**Written instruction:**
Extract the listing in its entirety, keeping each line identical to the original.
— begin Supplied material —
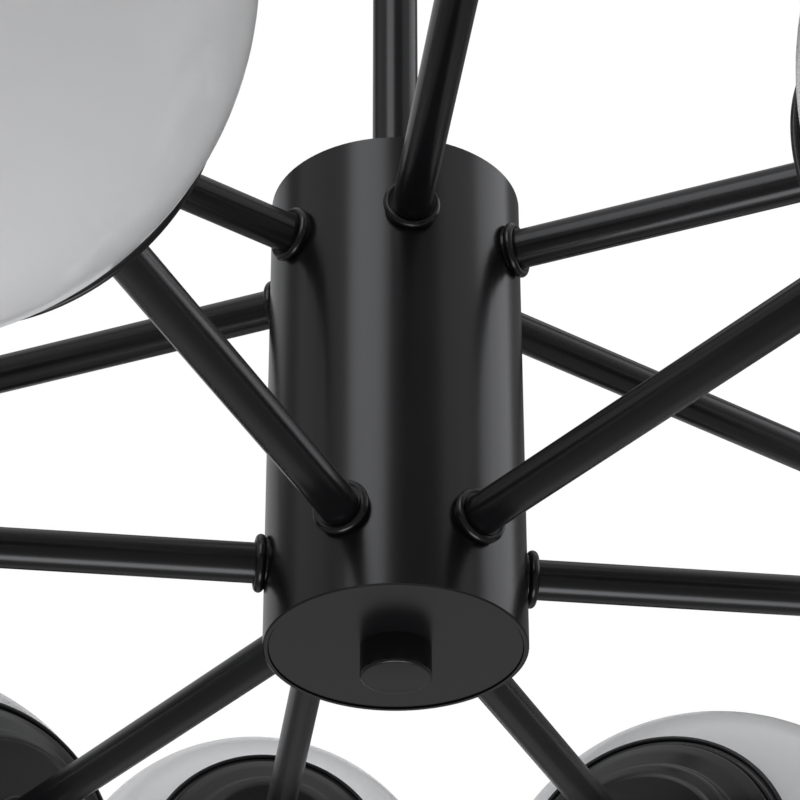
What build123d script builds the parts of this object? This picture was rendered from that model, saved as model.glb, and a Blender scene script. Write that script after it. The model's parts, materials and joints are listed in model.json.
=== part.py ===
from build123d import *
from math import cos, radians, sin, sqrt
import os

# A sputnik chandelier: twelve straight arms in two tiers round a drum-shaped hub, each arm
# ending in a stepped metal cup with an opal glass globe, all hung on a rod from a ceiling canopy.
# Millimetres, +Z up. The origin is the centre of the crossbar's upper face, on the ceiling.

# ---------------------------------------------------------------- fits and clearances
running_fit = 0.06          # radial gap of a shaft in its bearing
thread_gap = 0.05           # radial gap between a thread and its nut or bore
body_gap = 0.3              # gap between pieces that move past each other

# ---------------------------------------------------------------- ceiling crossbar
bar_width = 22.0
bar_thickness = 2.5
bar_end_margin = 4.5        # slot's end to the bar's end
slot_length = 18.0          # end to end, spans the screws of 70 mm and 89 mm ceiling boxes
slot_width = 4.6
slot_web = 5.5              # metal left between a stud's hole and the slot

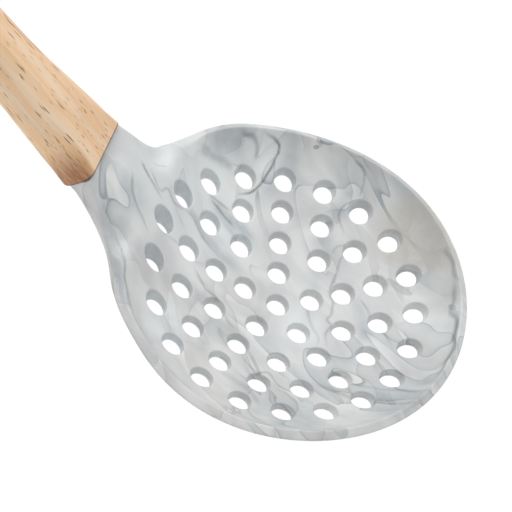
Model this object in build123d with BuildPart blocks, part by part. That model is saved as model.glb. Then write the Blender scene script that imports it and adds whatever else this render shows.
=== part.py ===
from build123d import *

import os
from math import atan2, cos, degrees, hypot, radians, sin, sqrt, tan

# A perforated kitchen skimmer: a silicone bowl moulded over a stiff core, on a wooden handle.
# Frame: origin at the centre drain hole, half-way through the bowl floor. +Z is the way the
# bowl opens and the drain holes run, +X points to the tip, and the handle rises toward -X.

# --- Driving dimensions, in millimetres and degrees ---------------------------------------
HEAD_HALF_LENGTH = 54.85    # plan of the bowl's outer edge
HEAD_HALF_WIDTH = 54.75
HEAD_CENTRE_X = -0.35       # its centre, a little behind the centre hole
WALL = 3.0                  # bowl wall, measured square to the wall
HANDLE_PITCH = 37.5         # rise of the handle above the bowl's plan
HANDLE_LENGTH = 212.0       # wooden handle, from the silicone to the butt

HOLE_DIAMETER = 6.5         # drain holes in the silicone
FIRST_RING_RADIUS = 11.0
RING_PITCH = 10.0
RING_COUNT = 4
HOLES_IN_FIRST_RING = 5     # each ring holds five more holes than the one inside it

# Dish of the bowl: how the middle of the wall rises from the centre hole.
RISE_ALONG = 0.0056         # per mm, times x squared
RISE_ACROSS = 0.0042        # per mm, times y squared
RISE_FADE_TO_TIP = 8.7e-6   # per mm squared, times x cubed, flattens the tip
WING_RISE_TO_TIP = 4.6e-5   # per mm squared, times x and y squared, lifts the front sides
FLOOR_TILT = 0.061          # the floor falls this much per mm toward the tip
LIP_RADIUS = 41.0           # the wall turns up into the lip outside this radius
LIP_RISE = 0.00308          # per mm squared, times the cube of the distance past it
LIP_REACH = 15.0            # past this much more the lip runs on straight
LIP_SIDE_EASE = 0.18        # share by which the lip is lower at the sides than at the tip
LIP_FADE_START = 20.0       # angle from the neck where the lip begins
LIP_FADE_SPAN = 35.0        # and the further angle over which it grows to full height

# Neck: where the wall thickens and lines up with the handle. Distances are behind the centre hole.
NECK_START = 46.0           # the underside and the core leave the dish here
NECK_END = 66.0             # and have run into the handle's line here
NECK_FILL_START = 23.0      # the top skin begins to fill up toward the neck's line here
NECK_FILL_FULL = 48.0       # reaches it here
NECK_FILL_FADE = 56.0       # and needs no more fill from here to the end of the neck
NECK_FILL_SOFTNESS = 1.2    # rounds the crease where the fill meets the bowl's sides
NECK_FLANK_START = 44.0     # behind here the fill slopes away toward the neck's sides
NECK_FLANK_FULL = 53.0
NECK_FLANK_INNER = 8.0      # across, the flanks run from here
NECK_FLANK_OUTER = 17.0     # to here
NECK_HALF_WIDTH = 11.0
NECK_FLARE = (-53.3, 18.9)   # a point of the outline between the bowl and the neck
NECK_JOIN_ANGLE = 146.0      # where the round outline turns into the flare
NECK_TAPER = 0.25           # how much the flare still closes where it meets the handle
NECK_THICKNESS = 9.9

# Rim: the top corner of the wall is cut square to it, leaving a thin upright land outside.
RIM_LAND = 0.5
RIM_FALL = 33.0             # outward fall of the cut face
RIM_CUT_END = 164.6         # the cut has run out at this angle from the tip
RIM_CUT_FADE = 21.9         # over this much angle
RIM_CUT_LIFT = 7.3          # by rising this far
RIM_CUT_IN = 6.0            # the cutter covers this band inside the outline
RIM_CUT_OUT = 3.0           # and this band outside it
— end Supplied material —
**Answer to this task:**
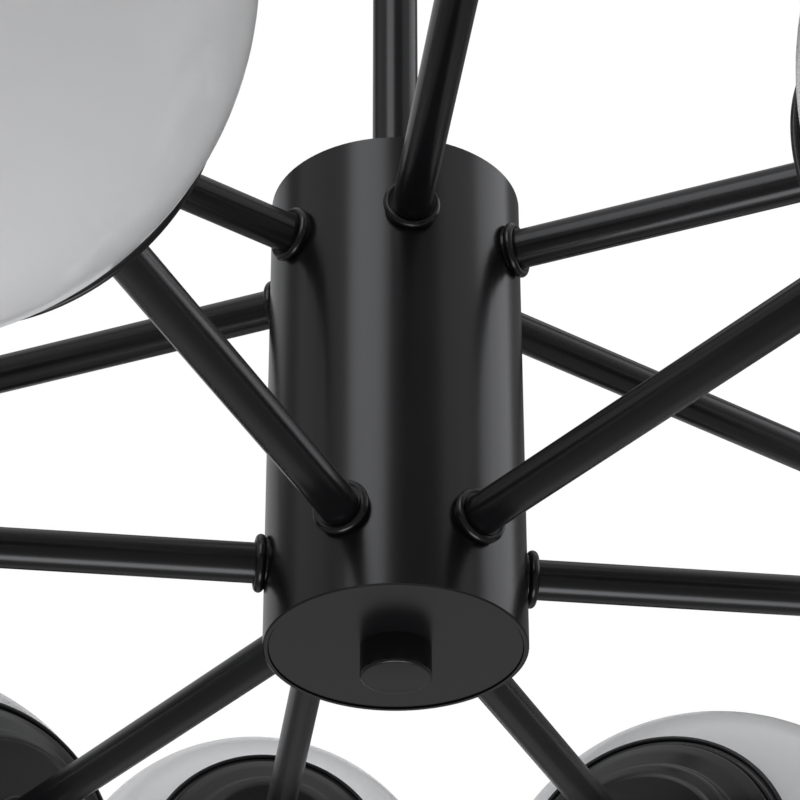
What build123d script builds the parts of this object? This picture was rendered from that model, saved as model.glb, and a Blender scene script. Write that script after it. The model's parts, materials and joints are listed in model.json.
=== part.py ===
from build123d import *
from math import cos, radians, sin, sqrt
import os

# A sputnik chandelier: twelve straight arms in two tiers round a drum-shaped hub, each arm
# ending in a stepped metal cup with an opal glass globe, all hung on a rod from a ceiling canopy.
# Millimetres, +Z up. The origin is the centre of the crossbar's upper face, on the ceiling.

# ---------------------------------------------------------------- fits and clearances
running_fit = 0.06          # radial gap of a shaft in its bearing
thread_gap = 0.05           # radial gap between a thread and its nut or bore
body_gap = 0.3              # gap between pieces that move past each other

# ---------------------------------------------------------------- ceiling crossbar
bar_width = 22.0
bar_thickness = 2.5
bar_end_margin = 4.5        # slot's end to the bar's end
slot_length = 18.0          # end to end, spans the screws of 70 mm and 89 mm ceiling boxes
slot_width = 4.6
slot_web = 5.5              # metal left between a stud's hole and the slot

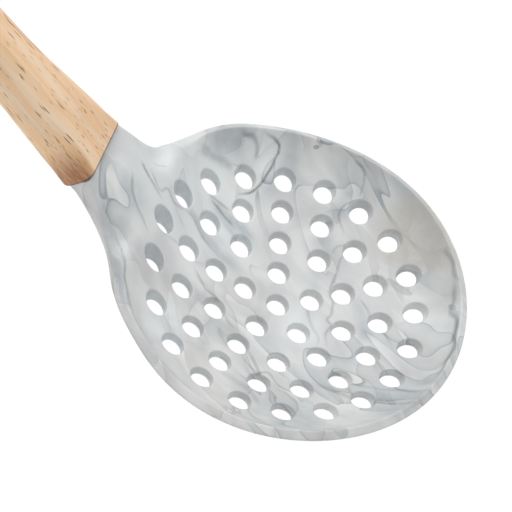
Model this object in build123d with BuildPart blocks, part by part. That model is saved as model.glb. Then write the Blender scene script that imports it and adds whatever else this render shows.
=== part.py ===
from build123d import *

import os
from math import atan2, cos, degrees, hypot, radians, sin, sqrt, tan

# A perforated kitchen skimmer: a silicone bowl moulded over a stiff core, on a wooden handle.
# Frame: origin at the centre drain hole, half-way through the bowl floor. +Z is the way the
# bowl opens and the drain holes run, +X points to the tip, and the handle rises toward -X.

# --- Driving dimensions, in millimetres and degrees ---------------------------------------
HEAD_HALF_LENGTH = 54.85    # plan of the bowl's outer edge
HEAD_HALF_WIDTH = 54.75
HEAD_CENTRE_X = -0.35       # its centre, a little behind the centre hole
WALL = 3.0                  # bowl wall, measured square to the wall
HANDLE_PITCH = 37.5         # rise of the handle above the bowl's plan
HANDLE_LENGTH = 212.0       # wooden handle, from the silicone to the butt

HOLE_DIAMETER = 6.5         # drain holes in the silicone
FIRST_RING_RADIUS = 11.0
RING_PITCH = 10.0
RING_COUNT = 4
HOLES_IN_FIRST_RING = 5     # each ring holds five more holes than the one inside it

# Dish of the bowl: how the middle of the wall rises from the centre hole.
RISE_ALONG = 0.0056         # per mm, times x squared
RISE_ACROSS = 0.0042        # per mm, times y squared
RISE_FADE_TO_TIP = 8.7e-6   # per mm squared, times x cubed, flattens the tip
WING_RISE_TO_TIP = 4.6e-5   # per mm squared, times x and y squared, lifts the front sides
FLOOR_TILT = 0.061          # the floor falls this much per mm toward the tip
LIP_RADIUS = 41.0           # the wall turns up into the lip outside this radius
LIP_RISE = 0.00308          # per mm squared, times the cube of the distance past it
LIP_REACH = 15.0            # past this much more the lip runs on straight
LIP_SIDE_EASE = 0.18        # share by which the lip is lower at the sides than at the tip
LIP_FADE_START = 20.0       # angle from the neck where the lip begins
LIP_FADE_SPAN = 35.0        # and the further angle over which it grows to full height

# Neck: where the wall thickens and lines up with the handle. Distances are behind the centre hole.
NECK_START = 46.0           # the underside and the core leave the dish here
NECK_END = 66.0             # and have run into the handle's line here
NECK_FILL_START = 23.0      # the top skin begins to fill up toward the neck's line here
NECK_FILL_FULL = 48.0       # reaches it here
NECK_FILL_FADE = 56.0       # and needs no more fill from here to the end of the neck
NECK_FILL_SOFTNESS = 1.2    # rounds the crease where the fill meets the bowl's sides
NECK_FLANK_START = 44.0     # behind here the fill slopes away toward the neck's sides
NECK_FLANK_FULL = 53.0
NECK_FLANK_INNER = 8.0      # across, the flanks run from here
NECK_FLANK_OUTER = 17.0     # to here
NECK_HALF_WIDTH = 11.0
NECK_FLARE = (-53.3, 18.9)   # a point of the outline between the bowl and the neck
NECK_JOIN_ANGLE = 146.0      # where the round outline turns into the flare
NECK_TAPER = 0.25           # how much the flare still closes where it meets the handle
NECK_THICKNESS = 9.9

# Rim: the top corner of the wall is cut square to it, leaving a thin upright land outside.
RIM_LAND = 0.5
RIM_FALL = 33.0             # outward fall of the cut face
RIM_CUT_END = 164.6         # the cut has run out at this angle from the tip
RIM_CUT_FADE = 21.9         # over this much angle
RIM_CUT_LIFT = 7.3          # by rising this far
RIM_CUT_IN = 6.0            # the cutter covers this band inside the outline
RIM_CUT_OUT = 3.0           # and this band outside it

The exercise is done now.